İran Cumhurbaşkanı Masud Pezeşkiyan, Birleşmiş Milletler'in (BM) ülkesine yönelik uygulamayı planladığı yeni yaptırımları hukuka aykırı ve adaletsiz olarak değerlendirdi. Pezeşkiyan, BM Genel Kurulu toplantıları sırasında gazetecilere yaptığı açıklamalarda, büyük güçlerin bölgedeki istikrarsızlığı artırmak için "yüzeysel gerekçeler" arayışında olduğunu ifade etti.
Nükleer Silahların Yayılmasının Önlenmesi Antlaşması'na Bağlılık
Cumhurbaşkanı Pezeşkiyan, İran'ın Nükleer Silahların Yayılmasının Önlenmesi Antlaşması'ndan (NPT) çekilmeyeceğini vurguladı. Ancak, ülkesinin nükleer programının temel unsurlarında hiçbir şekilde esneklik göstermeyeceğini belirtti.
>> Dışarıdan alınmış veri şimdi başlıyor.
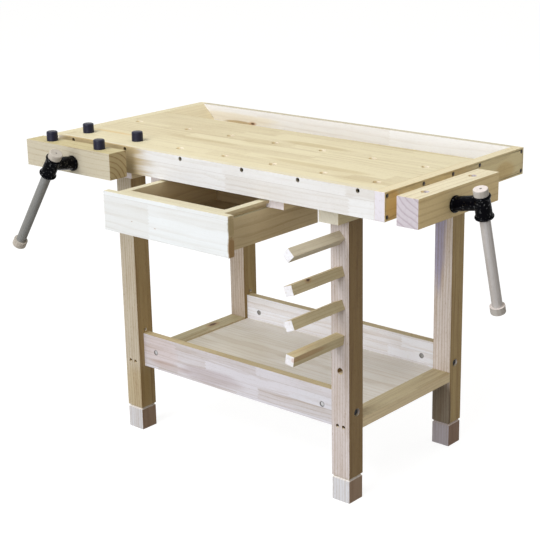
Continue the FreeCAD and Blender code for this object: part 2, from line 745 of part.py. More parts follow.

Pezeşkiyan, ABD yönetiminin nükleer müzakerelerde, özellikle Siyonist rejim saldırısından önceki süreçte yeterince ciddi bir yaklaşım sergilemediğini dile getirdi. Ayrıca, ABD'nin uranyum zenginleştirmeyi durdurma talebine yanıt vermekten kaçındı.
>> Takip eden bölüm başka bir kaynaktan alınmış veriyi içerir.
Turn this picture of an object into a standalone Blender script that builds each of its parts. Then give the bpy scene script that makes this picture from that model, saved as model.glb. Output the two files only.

Uluslararası Denetim Konusunda Belirsizlik
İran'ın uluslararası denetçilerin nükleer tesislerini ziyaretine izin verip vermeyeceği konusu ise henüz netlik kazanmış değil. Pezeşkiyan, BM Genel Kurulu'ndaki konuşmasında ABD ile İran arasındaki güven bunalımının "çok kalın ve yüksek" olduğunu belirtti. Bu açıklamalar, BM Güvenlik Konseyi'nin Rusya ve Çin destekli bir tasarıyı reddetmesiyle aynı döneme denk geldi. Söz konusu tasarı, yeniden uygulanacak yaptırımların önlenmesini hedefliyordu. Oylamada 4 üye tasarıyı desteklerken, 9 üye karşı oy kullandı ve 2 üye çekimser kaldı.
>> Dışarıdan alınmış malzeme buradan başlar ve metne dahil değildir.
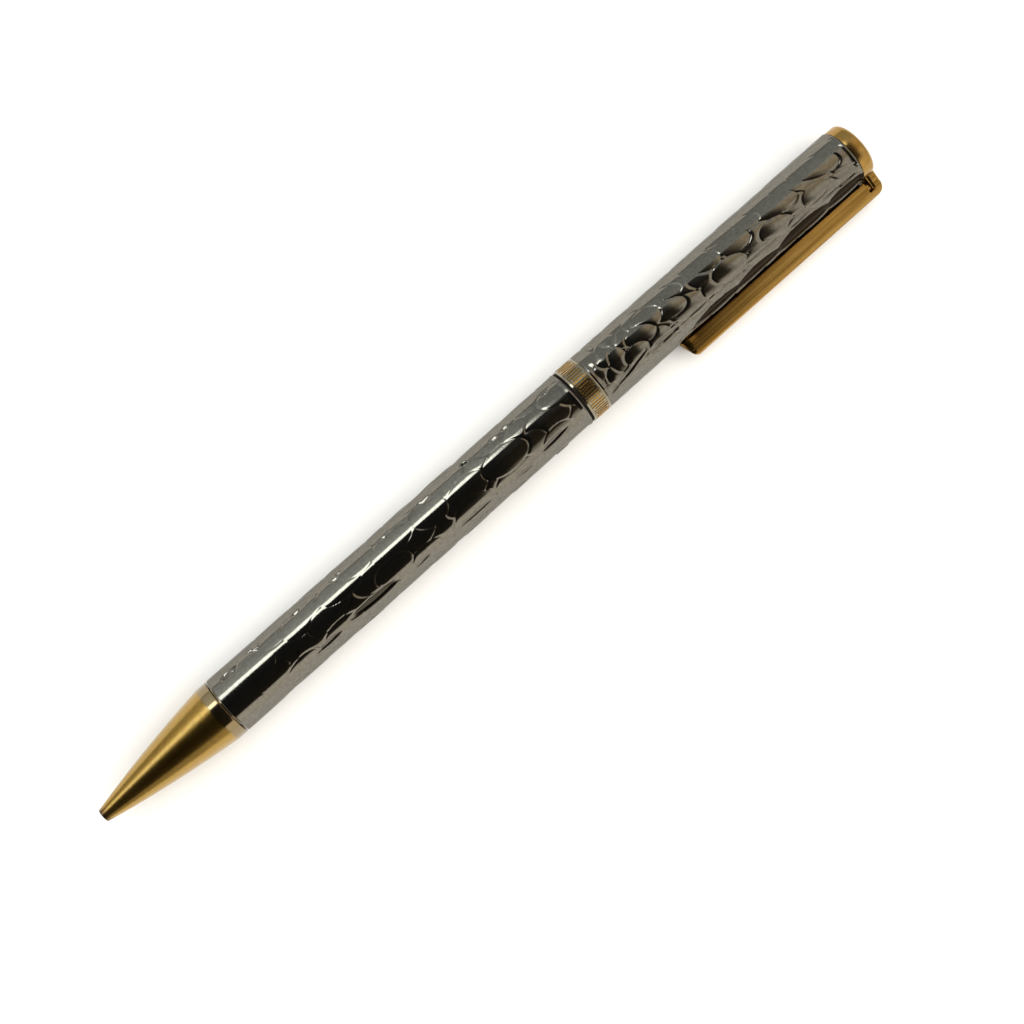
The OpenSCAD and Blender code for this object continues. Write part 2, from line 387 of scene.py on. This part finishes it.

Yaptırımların Ekonomik Etkileri
Avrupa üçlüsü, 28 Ağustos'ta İran'a yönelik BM yaptırımlarını yeniden uygulama sürecini başlatmıştı. Bu süreç, İran'ın 2015 nükleer anlaşmasına uymadığı gerekçesiyle 30 gün olarak planlanmış ve bugün sona ermiştir. Yeni yaptırımlar, İran ekonomisine ciddi bir darbe anlamı taşıyor. Bu yaptırımlar, finansal işlemlerden petrol ticaretine, füze ve silah ticaretine, ayrıca uranyum zenginleştirmeye kadar geniş bir yelpazeyi kapsamaktadır. Bunun yanı sıra, çok sayıda İranlı yetkili ve ülkenin nükleer ve füze programlarına katılan kişiler de yaptırımlara tabi tutulacaktır.
Siyonist rejim ve ABD, İran'ın nükleer tesislerini ve stoklarını denetlemek amacıyla uluslararası denetçilerin yokluğunda uydu ve istihbarat sistemlerine güvenmek zorunda kalacaklardır.